_Exercise brief_:
Below are several records. Retype exactly those lines running from the one with "Turn this picture" through the one with "TUNNEL_OVERRUN = 3.0", end lines included, and no others.

Scripts that build objects:
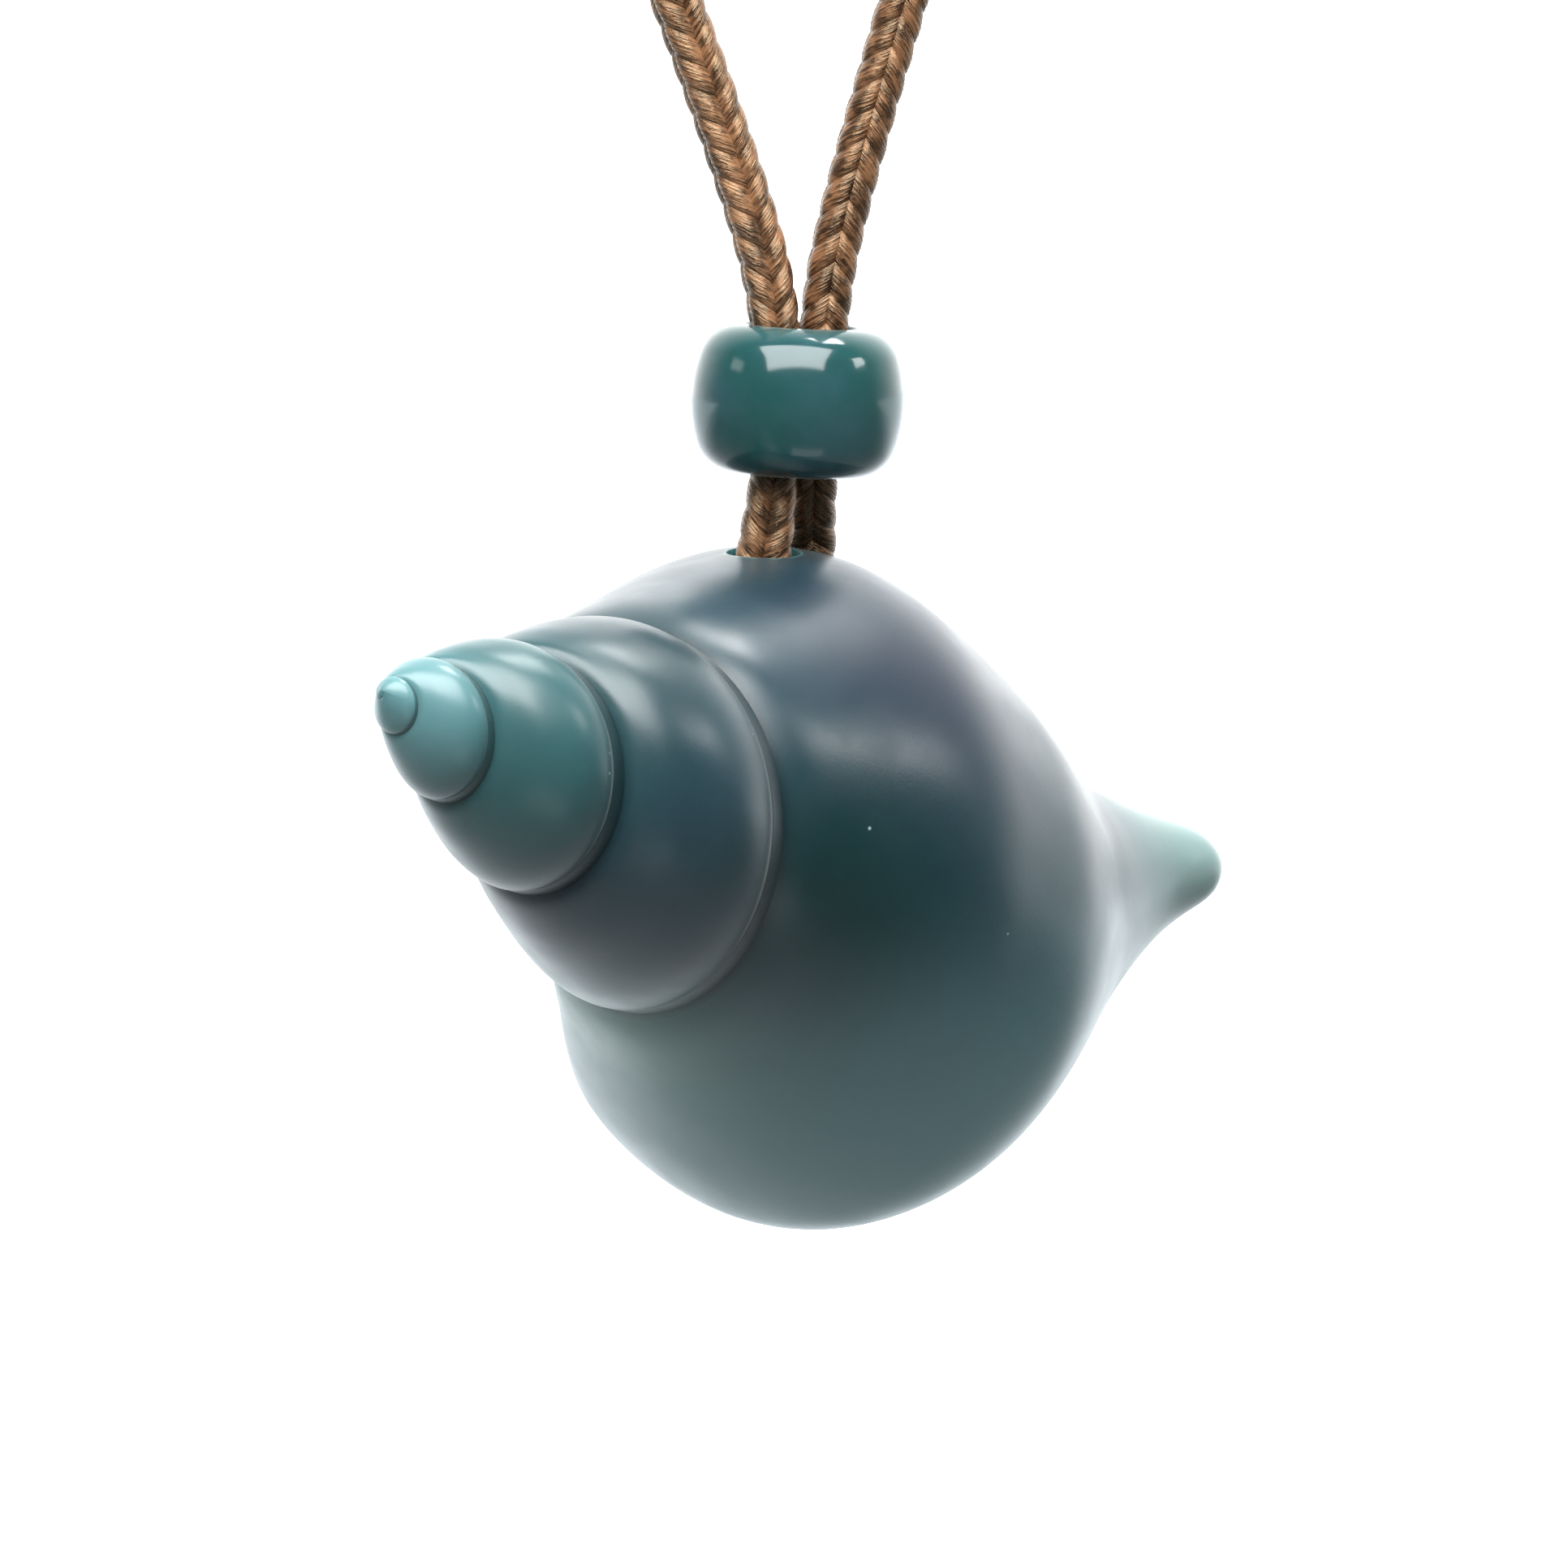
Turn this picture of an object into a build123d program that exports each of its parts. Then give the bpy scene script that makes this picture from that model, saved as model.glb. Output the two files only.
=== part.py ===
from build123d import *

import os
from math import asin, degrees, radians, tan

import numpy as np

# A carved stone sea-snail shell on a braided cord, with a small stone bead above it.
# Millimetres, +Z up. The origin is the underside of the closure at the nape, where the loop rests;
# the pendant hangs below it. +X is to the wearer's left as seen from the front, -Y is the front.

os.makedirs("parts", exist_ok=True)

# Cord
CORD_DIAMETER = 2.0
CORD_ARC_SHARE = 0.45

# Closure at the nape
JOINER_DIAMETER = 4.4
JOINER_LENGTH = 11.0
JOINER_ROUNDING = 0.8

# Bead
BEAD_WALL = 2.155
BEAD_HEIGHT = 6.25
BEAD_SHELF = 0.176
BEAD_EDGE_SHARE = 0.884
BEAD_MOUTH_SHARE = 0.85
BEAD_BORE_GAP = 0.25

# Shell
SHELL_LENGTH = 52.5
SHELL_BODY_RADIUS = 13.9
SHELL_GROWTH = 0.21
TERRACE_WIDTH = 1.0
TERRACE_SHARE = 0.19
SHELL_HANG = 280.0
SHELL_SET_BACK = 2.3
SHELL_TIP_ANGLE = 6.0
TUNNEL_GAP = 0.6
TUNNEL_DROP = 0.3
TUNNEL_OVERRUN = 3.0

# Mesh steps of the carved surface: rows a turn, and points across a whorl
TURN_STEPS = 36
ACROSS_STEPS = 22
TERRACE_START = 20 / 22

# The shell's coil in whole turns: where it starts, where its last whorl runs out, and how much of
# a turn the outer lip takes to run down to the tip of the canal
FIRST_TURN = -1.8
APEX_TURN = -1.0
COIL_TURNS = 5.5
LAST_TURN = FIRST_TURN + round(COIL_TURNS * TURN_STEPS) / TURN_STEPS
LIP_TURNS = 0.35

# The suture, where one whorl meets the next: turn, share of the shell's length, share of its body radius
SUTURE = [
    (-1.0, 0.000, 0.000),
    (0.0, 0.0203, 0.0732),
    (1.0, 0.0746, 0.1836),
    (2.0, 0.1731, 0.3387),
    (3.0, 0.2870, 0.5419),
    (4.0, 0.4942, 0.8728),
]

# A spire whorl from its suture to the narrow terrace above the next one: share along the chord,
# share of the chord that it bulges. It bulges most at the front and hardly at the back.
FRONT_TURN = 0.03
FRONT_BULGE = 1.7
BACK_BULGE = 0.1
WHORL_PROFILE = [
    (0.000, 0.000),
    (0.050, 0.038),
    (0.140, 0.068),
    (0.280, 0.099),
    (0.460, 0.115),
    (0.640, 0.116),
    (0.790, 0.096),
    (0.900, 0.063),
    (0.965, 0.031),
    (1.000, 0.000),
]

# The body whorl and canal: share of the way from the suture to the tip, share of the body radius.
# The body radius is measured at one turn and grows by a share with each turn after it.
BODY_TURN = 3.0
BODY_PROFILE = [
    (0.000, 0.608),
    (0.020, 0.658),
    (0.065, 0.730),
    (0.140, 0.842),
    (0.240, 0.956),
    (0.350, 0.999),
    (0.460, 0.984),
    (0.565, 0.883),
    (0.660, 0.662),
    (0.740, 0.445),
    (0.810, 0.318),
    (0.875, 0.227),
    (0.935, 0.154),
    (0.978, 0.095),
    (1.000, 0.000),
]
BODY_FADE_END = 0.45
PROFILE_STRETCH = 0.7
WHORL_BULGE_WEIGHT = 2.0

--

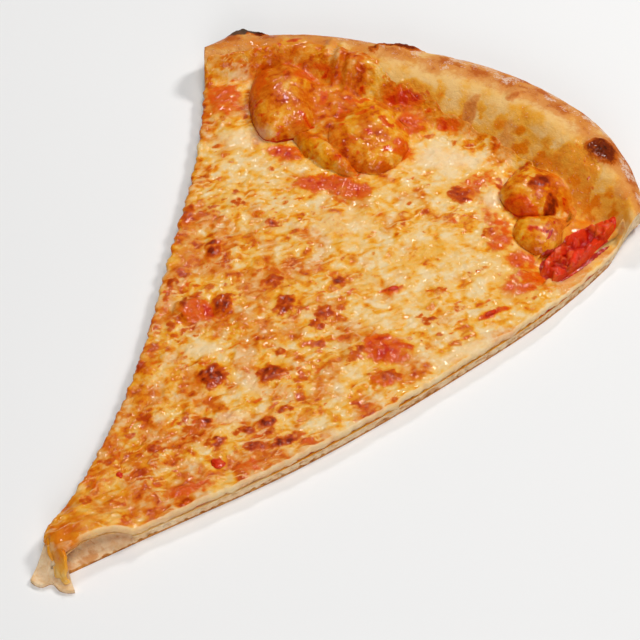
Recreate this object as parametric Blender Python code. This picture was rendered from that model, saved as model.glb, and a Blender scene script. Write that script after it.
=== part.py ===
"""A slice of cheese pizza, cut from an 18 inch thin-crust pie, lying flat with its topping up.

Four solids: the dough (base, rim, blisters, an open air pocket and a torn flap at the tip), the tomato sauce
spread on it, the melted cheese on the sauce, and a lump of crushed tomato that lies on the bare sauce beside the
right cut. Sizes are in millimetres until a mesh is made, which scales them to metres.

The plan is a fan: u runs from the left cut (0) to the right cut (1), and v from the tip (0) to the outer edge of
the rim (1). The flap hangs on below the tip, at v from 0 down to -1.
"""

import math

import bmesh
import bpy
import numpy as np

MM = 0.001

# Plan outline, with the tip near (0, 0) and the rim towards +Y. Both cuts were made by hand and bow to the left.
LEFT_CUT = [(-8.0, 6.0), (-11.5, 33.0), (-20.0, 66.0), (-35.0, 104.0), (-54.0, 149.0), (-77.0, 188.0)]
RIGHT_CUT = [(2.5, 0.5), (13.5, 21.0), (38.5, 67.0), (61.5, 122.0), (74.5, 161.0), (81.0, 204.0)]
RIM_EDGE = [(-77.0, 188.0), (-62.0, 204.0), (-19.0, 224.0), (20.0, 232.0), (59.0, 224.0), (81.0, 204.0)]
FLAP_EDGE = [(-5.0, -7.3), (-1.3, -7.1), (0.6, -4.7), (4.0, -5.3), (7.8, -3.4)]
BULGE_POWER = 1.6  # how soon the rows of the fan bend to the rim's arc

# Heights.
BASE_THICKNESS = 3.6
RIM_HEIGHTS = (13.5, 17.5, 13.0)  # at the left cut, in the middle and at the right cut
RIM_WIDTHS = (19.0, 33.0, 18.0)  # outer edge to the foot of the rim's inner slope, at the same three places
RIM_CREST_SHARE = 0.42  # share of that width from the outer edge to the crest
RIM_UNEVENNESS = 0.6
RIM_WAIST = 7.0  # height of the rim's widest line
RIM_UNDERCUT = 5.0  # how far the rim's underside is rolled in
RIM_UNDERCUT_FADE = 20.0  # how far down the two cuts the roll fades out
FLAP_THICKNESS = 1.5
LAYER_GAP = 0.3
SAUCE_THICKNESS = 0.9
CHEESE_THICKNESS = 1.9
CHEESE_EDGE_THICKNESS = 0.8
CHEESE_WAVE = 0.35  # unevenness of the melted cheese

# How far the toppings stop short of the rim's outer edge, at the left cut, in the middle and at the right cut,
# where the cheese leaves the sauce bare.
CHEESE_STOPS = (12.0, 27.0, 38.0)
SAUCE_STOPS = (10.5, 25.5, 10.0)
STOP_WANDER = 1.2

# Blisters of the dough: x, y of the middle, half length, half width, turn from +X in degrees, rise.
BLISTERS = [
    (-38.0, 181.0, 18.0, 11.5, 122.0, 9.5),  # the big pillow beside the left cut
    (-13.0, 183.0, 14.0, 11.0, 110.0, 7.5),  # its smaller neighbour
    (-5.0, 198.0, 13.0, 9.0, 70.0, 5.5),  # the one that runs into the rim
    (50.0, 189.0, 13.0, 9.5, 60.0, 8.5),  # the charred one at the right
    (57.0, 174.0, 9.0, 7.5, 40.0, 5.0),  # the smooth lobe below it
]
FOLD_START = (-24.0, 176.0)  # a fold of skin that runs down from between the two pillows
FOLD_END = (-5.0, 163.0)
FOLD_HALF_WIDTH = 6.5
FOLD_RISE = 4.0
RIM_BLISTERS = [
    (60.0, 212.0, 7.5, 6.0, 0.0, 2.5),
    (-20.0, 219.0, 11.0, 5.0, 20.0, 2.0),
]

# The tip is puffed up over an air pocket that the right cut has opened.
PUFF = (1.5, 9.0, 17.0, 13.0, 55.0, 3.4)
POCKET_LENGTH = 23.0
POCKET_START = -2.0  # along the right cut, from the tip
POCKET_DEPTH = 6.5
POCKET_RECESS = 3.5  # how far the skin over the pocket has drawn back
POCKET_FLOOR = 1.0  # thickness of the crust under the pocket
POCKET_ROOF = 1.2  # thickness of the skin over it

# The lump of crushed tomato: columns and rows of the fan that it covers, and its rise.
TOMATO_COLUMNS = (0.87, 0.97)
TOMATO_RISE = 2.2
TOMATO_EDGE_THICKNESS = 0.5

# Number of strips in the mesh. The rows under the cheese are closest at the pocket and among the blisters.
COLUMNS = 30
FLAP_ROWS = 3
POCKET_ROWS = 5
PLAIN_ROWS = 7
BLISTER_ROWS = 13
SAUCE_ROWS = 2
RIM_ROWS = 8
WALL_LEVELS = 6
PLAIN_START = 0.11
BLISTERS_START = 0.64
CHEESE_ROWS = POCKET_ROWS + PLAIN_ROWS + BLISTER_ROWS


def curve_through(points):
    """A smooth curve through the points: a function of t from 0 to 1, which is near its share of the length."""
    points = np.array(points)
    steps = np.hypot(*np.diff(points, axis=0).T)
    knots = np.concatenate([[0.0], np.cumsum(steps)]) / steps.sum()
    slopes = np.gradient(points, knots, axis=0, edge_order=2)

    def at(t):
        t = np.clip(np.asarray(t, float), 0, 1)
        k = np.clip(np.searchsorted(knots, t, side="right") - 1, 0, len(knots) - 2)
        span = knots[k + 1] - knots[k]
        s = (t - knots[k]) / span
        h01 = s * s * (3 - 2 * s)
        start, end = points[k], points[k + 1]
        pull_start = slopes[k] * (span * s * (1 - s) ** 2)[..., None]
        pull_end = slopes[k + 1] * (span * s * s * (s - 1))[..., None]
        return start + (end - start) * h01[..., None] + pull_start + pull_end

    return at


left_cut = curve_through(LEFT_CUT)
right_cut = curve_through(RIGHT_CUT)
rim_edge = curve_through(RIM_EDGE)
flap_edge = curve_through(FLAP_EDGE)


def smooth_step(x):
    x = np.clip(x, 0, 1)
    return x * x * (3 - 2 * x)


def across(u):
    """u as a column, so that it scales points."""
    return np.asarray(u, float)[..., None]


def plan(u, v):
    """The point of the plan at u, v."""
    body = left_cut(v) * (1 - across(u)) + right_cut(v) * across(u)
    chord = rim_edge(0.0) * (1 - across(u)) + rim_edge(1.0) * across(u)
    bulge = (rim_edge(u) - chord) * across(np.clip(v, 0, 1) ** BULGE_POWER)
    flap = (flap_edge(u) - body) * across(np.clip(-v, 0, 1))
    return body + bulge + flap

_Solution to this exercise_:
Turn this picture of an object into a build123d program that exports each of its parts. Then give the bpy scene script that makes this picture from that model, saved as model.glb. Output the two files only.
=== part.py ===
from build123d import *

import os
from math import asin, degrees, radians, tan

import numpy as np

# A carved stone sea-snail shell on a braided cord, with a small stone bead above it.
# Millimetres, +Z up. The origin is the underside of the closure at the nape, where the loop rests;
# the pendant hangs below it. +X is to the wearer's left as seen from the front, -Y is the front.

os.makedirs("parts", exist_ok=True)

# Cord
CORD_DIAMETER = 2.0
CORD_ARC_SHARE = 0.45

# Closure at the nape
JOINER_DIAMETER = 4.4
JOINER_LENGTH = 11.0
JOINER_ROUNDING = 0.8

# Bead
BEAD_WALL = 2.155
BEAD_HEIGHT = 6.25
BEAD_SHELF = 0.176
BEAD_EDGE_SHARE = 0.884
BEAD_MOUTH_SHARE = 0.85
BEAD_BORE_GAP = 0.25

# Shell
SHELL_LENGTH = 52.5
SHELL_BODY_RADIUS = 13.9
SHELL_GROWTH = 0.21
TERRACE_WIDTH = 1.0
TERRACE_SHARE = 0.19
SHELL_HANG = 280.0
SHELL_SET_BACK = 2.3
SHELL_TIP_ANGLE = 6.0
TUNNEL_GAP = 0.6
TUNNEL_DROP = 0.3
TUNNEL_OVERRUN = 3.0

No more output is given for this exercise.